Injuries, fatalities and total health incidents by event type:
health_facet_names<-c("fatalities"="Fatalities per event",
"injuries"="Injuries per event",
"incidents" = "Total health incidents per event" )
total_damages_gathered%>%ungroup()%>%
filter(result=="health" &
str_detect(type_val,"total")&
str_detect(variable,"injuries|fatalities|incidents"))%>%
na.omit()->total_health_to_plot
total_health_to_plot %>%
group_by(variable)%>%
mutate(order_within=row_number())%>%
arrange(order_within,value)%>%ungroup()->total_health_to_plot
total_health_to_plot%>%
filter(value!=0)%>%
ggplot(aes(x=fct_reorder(AUTHORIZED,value,.desc=FALSE),
y=value,
fill=value,
position="fill"
)
)+
geom_col()+
coord_flip()+
facet_wrap(.~variable,
scales = "free",
labeller = as_labeller(health_facet_names))+
theme(axis.text.x = element_text(angle = 90, hjust = 1))
Conversely, we can see here fatalities and injuries are also in different scales for value. However, it is easy to see that even it differs how much of one or the other do we have per event, most of them are the same events.
Worst events in general The top 15 events in the total damages column is mostly the same, although with different ranking if you view them by injuries or fatalities.
Top killers: Avalanches, high surf, Cold/Wind chill, landslide, storm surge/tide are killers that dont seem to conrrespond in the injuries.
Injurers: The top 15 events shown are the top injurers.
Contribution by U.S. state to total health and economic damage.
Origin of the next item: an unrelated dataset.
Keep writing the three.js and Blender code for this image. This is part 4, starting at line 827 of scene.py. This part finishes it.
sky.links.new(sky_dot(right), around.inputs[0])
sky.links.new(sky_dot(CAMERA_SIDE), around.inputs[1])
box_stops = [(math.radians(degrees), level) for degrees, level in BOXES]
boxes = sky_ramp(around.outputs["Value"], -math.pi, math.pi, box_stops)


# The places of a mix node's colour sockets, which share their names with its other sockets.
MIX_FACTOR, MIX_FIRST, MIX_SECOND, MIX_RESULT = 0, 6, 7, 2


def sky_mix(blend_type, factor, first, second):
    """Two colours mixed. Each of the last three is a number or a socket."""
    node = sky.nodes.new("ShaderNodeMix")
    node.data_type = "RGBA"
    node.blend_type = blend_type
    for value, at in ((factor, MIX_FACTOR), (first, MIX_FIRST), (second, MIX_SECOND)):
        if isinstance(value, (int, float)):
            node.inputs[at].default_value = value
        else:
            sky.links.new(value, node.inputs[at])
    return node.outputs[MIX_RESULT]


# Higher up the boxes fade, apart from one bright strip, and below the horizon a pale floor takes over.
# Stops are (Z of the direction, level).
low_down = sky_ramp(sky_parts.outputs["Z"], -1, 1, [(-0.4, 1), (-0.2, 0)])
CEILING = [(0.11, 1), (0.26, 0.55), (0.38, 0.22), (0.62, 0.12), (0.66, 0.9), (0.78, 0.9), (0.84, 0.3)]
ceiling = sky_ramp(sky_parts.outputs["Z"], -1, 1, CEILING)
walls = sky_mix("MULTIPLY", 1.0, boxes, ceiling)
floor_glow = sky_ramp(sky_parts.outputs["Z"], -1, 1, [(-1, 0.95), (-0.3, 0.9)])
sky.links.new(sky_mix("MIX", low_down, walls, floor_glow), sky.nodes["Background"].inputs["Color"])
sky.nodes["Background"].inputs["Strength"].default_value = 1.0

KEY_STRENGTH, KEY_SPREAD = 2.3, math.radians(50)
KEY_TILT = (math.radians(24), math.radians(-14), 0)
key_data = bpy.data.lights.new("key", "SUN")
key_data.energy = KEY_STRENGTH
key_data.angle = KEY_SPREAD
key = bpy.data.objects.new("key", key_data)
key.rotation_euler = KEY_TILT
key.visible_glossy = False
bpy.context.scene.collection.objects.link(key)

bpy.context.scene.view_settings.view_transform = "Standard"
As a final view of all damages across the U.S., we now present the total contribution of each state, by event type and type of damage, as a percentage of total damages summarized as economic and health damages, to see how they all rank by that meassure.
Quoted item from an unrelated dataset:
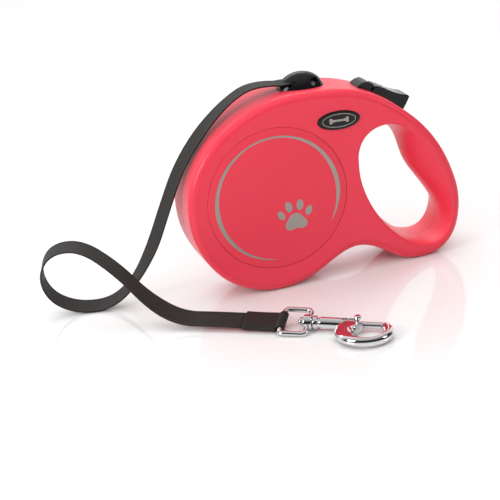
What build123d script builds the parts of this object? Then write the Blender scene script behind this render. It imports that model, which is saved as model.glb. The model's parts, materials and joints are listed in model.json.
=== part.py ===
from build123d import *
import math
import os

# Retractable tape leash. X runs from the drum (-X) to the handle (+X), Y is the
# casing's thickness (the front cover faces -Y) and Z is up. The casing stands on
# Z = 0, on the underside of its drum and of its handle.

# ---------------------------------------------------------------- driving sizes
CASE_T = 44.5          # casing thickness over the raised side faces
STEP = 0.6             # how far each side face stands above the rounded rim
RIM_R = 4.8            # rim shoulder radius
RIM_IN = 5.0           # side face edge, measured in from the outline
WALL = 3.0             # casing wall
AXLE_X, AXLE_Z = 5.0, 70.5   # spool axle
DISC_R = 52.4          # round side cover
DISC_GAP = 0.3
TAPE_W, TAPE_T = 15.0, 1.0
AXLE_R = 4.0
FLANGE_R = 53.0        # spool flanges
PACK_R = 45.0          # wound tape
TEETH = 24             # brake notches on the front flange
PRESS = 3.5            # brake button travel
LATCH = 3.0            # lock latch travel
HOOK_YAW = -35.0       # heading of the snap hook on the floor
HOOK_AX = 6.5          # height of the snap hook's axis at the eye
HOOK_PITCH = 1.9       # the ring end lies lower than the eye end
EYE_ROLL = 20.0        # the eye and the sleeve lie turned about the hook's axis
BOLT_TRAVEL = 8.5
X_MID = 42.5           # middle of the casing's length, from the drum's lowest point
Z_LIFT = 0.05

HALF = CASE_T / 2
os.makedirs("parts", exist_ok=True)

# Casing outline in X, Z, counter-clockwise from the drum's left-most point.
OUTLINE = [
    (-61.0, 66.0), (-58.8, 49.6), (-52.4, 33.2), (-40.5, 17.0), (-22.5, 5.2),
    (0.0, 0.0), (18.0, 2.0), (34.0, 8.2), (48.0, 15.6), (62.0, 19.6),
    (76.0, 16.0), (89.0, 7.6), (101.0, 1.6), (114.0, 0.0), (128.0, 3.0),
    (139.0, 13.0), (144.9, 29.0), (145.8, 45.5), (142.6, 61.5), (135.2, 81.0),
    (122.5, 101.0), (106.0, 117.6), (88.0, 130.6), (66.0, 139.3), (43.0, 142.8),
    (20.0, 143.2), (0.0, 139.8), (-20.5, 131.2), (-38.5, 118.3), (-52.0, 101.2),
    (-59.4, 83.5),
]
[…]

project_data %>% group_by(AUTHORIZED,STATE) %>% summarize(INJURIES=sum(INJURIES,na.rm=TRUE),
FATALITIES=sum(FATALITIES,na.rm=TRUE),
TOTAL_HEALTH_PROBLEMS=INJURIES+FATALITIES,
CROP_DAMAGE=sum(CROP_DAMAGE),
PROPERTY_DAMAGE=sum(PROPERTY_DAMAGE),
TOTAL_DAMAGE=CROP_DAMAGE+PROPERTY_DAMAGE,
TOTAL_ALL=TOTAL_HEALTH_PROBLEMS+TOTAL_DAMAGE) %>%
filter(TOTAL_ALL>0)%>%ungroup() %>% mutate(PCT_INJ=percent_rank(INJURIES),P_FAT=percent_rank(FATALITIES),
PCT_PROPERTY=percent_rank(PROPERTY_DAMAGE),
PCT_CROP=percent_rank(CROP_DAMAGE),
PCT_HTOT=percent_rank(TOTAL_HEALTH_PROBLEMS),
PCT_TOTDMG=percent_rank(TOTAL_DAMAGE),
STATE=as_factor(STATE),
AUTHORIZED=as_factor(AUTHORIZED)) ->by_state_contribution
by_state_contribution %>%
select(AUTHORIZED,STATE,matches("PCT_.*"))%>%
gather("type_dmg","value",matches("PCT_.*")) %>%
filter(value>0)%>%
mutate(type_dmg=as_factor(type_dmg))-> percentages_by_state_and_event
percentages_by_state_and_event %>%
spread(key = type_dmg,value = value)%>%mutate_at(vars(matches("PCT_*")), ~ifelse(is.na(.),0,.))->percentages_spread_and_cleaned
percentages_spread_and_cleaned%>%
mutate(AUTHORIZED=stringr::str_replace_all(AUTHORIZED,"Compound:","Cpd:"))%>%
ggplot(aes(PCT_TOTDMG,
PCT_HTOT,
color=STATE))+geom_point()+facet_wrap(AUTHORIZED~.)+
geom_label(label=percentages_spread_and_cleaned$STATE,nudge_x = 0.1,nudge_y = 0.15)+
ggtitle("Health problems vs. Economic Damage",subtitle = "Contributing States Per Event Type")+
xlab("Percentage of compounded (crop+property) economic damage")+
ylab("Percentage of compounded (injuries+fatalities) health damage")+
theme(legend.position="none")
So the more to the right a state label appears, the more percentage of economic damage it contributed to the total damage for that meteorological event type. The more to the top, the more health damage happened in the given state for that event type.
Conclussion
With this final graph and the other two supporting plots, a policy maker might rank event types as the most dangerous by injury or fatality, the most economically onerous by property or crop and, finally, where (which states), have suffered the most of the compound health (injuries+deaths) and economic (property+crops) damage.